Monday, August 19, 2024

Yesterday was the seventh anniversary of closing on this house, a date I always remember because August 18  also happens to be my parents' 62nd wedding anniversary and, oddly, the 10th anniversary of buying my car. Still, I feel surprised. Seven years with the house, nearly eight away from Harmony: it's hard to fathom. I still often feel like a newcomer to Portland. I still often feel homesick for the north. But on the whole, when I think of home now, I think of here.

Outside, in the half-darkness, a Carolina wren insists tea kettle, tea kettle, tea kettle, sparring with a cardinal's cheer, cheer, cheer, cheer. The air that drifts through the open windows is thick and damp. Downstairs, the washing machine churns tablecloth. napkins, and kitchen linens from last night's dinner party. It is Monday. There is work to be done. The little northern city by the sea is preparing for rain. I live here.

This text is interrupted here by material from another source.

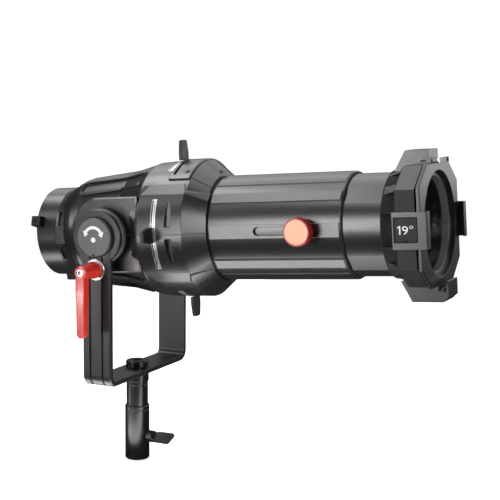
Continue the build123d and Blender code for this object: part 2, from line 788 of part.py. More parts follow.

My schedule is full this week, but today will be relatively quiet. I'll spend time on my mat; I'll edit, maybe get a head start on housework. The little house is shabby and peaceful, in its bower of garden. The books on the shelves nod their heads.

Seven years in this place. In fairy tales, that means something is about to change.


1 comment:

Carlene said...

Blessings abound, if we pay attention, right? Congrats on the anniversary of the house. We just celebrated ten years in ours, on our wedding anniversary (8/15). Funny how we group "big events" isn't it?